Louis Van Gaal and Glazers are on a collision course
When Louis van Gaal vented his frustration with the commercial demands of Manchester United in Los Angeles last week, it was no surprise to one former senior executive at a leading Premier League club with experience of dealing with Dutch coaches.
"Once the Dutch get settled in, they only want it their way," he said. "They want to go to Austria every pre-season because they have never worked at clubs like United. They won't change. It's a big job for United to manage Van Gaal.
" Less than two weeks after arriving at United, there is a sense of an irresistible force meeting an immovable object with Van Gaal and the Glazer family's commercial behemoth at Old Trafford.
In public, Van Gaal has done little to hide his annoyance with the schedule imposed on his squad during United's two-week tour of the United States, and he has been equally forceful behind the scenes.
Just like David Moyes 12 months ago, Van Gaal has inherited a pre-season campaign from his predecessor.
Moyes was exasperated last summer by the 24,000-mile jaunt signed off by Alex Ferguson, which saw United embark on their most gruelling-ever tour to destinations as far flung as Bangkok, Sydney and Osaka.
Van Gaal has spoken of the "dreadful distances" his squad must travel and the concerns over the disruption caused by jet-lag.
The Dutchman did not even mention the searing heat and altitude his players encountered in Denver last night when facing AS Roma.

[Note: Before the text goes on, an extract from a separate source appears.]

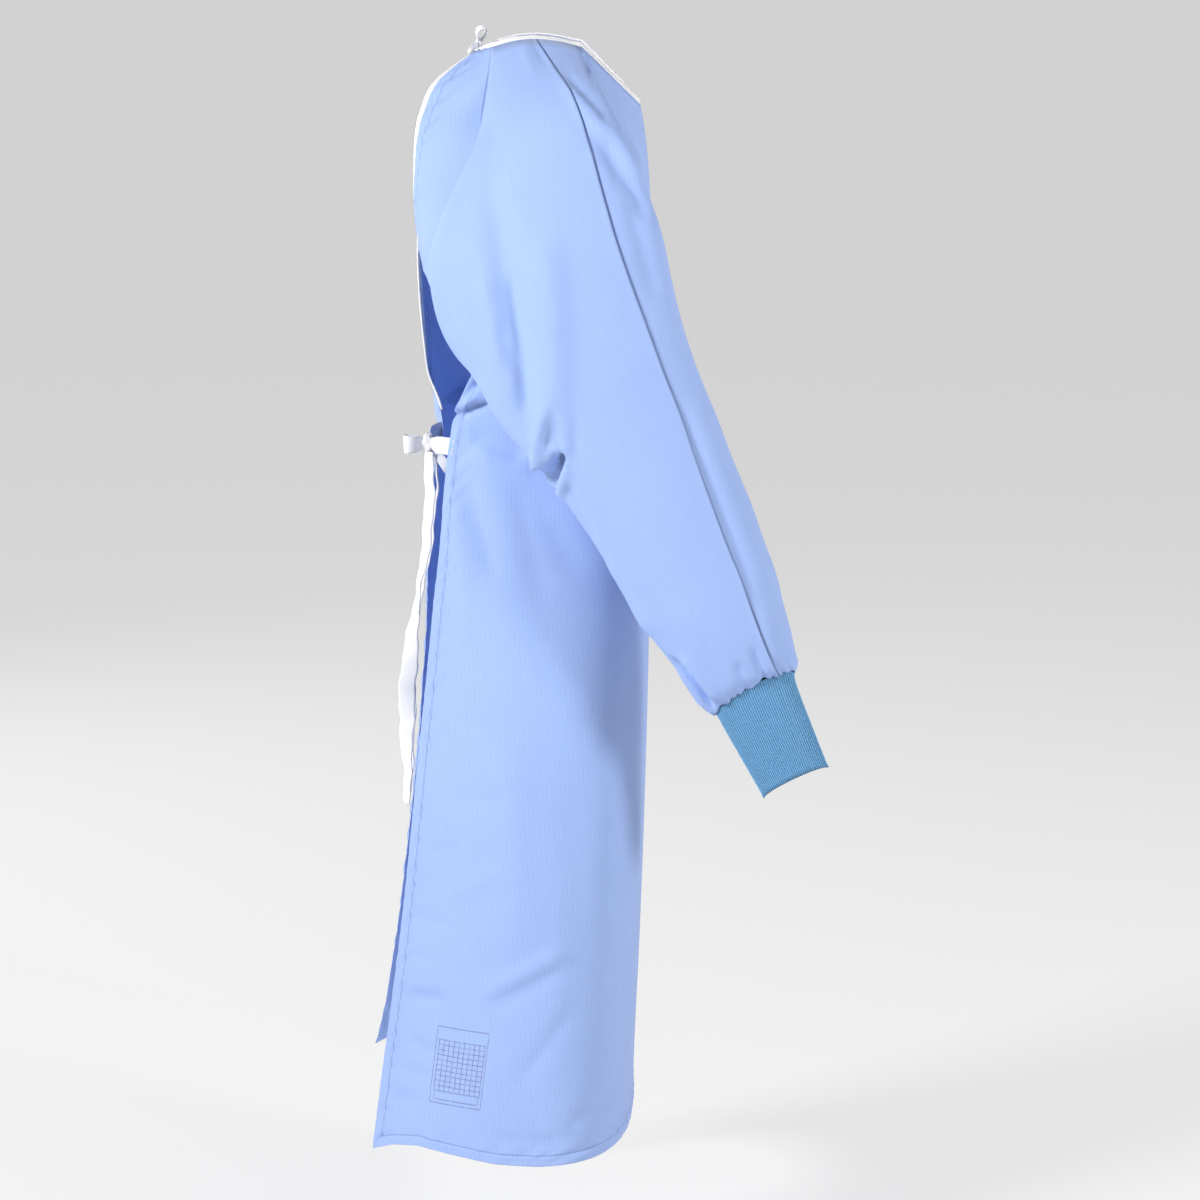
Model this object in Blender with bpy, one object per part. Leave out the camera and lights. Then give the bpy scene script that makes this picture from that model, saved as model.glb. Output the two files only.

However, Van Gaal's grumbles have led to hurried tweaks to the itinerary that saw United's staff book more than 20 rooms at a Holiday Inn in Los Angeles so the players could sleep in the afternoon during the break between morning and evening training sessions.
Despite the opulence of United's five-star base at the Beverly Wilshire Hotel, Van Gaal regarded the one-hour journey between hotel and training ground as too long. Media arrangements have also been changed to suit Van Gaal, with training now taking place before press conferences rather than afterwards to allow players to head back to their base rather than waiting around on a coach. With Van Gaal unimpressed with the food provided for his players in California, United's club chef was sent to Denver 24 hours ahead of the squad to spell out the manager's requirements to the kitchen staff at the team's Four Seasons Hotel lodgings in the city.
All of the above are comparatively minor changes to a schedule signed off by Ryan Giggs during his spell as caretaker-manager, but Van Gaal has already made clear his determination to have the final say on next summer's tour. He will not, however, be handed a free rein.
United dance to the tune of their sponsors in pre-season, but with the likes of Chevrolet, Aon, Bulova and, from next summer, Adidas pumping more than £1bn into the club's coffers over the duration of their partnership agreements, they are clearly entitled to expect plenty of bang for their buck.
Due to United's determination, one driven by the Glazers, to plant their flag firmly in the American sporting landscape, senior figures expect the club to return to the States next summer - a provisional itinerary is believed to have been drawn up already, with Chicago, New York and Dallas included, which should at least satisfy Van Gaal's demands for top-class facilities. The prospect of United identifying one city as their base and flying to and from venues is expected to be a Van Gaal requirement, and one which will likely be agreed by the club, but the real travel nightmare will come when the team next visits the Far East.
Chevrolet, whose £53m-a-year shirt sponsorship deal will be officially launched in Detroit next week, have made it clear that United's popularity in Asia was the key factor in their decision to back the club and they will want the Chevrolet logo running across pitches in Beijing and Bangkok before too long."Chevrolet as a global brand is really trying to strengthen our position in a lot of the emerging markets," Megan Stooke, director of global marketing for General Motors, said.
"When you look at the fan base of Manchester United, one of the world's most popular sports brands, we saw a great alignment in those markets." Aon, whose £180m deal with United extends to 2021, has already experienced the power of the club as a Trojan Horse in the Far East. David Prosperi, Aon's global communications director, said: "When we launched the sponsorship in June of 2010, hits to our website increased over 150 per cent."
Aon, which claims that 34 per cent of new business is driven by its link to United, has arranged 25 events with the club during the American tour involving 1,700 clients. They are the kind of events that require the club's presence in cities across the globe and the demand will not diminish. Van Gaal will simply have to learn to live with that as best as he can.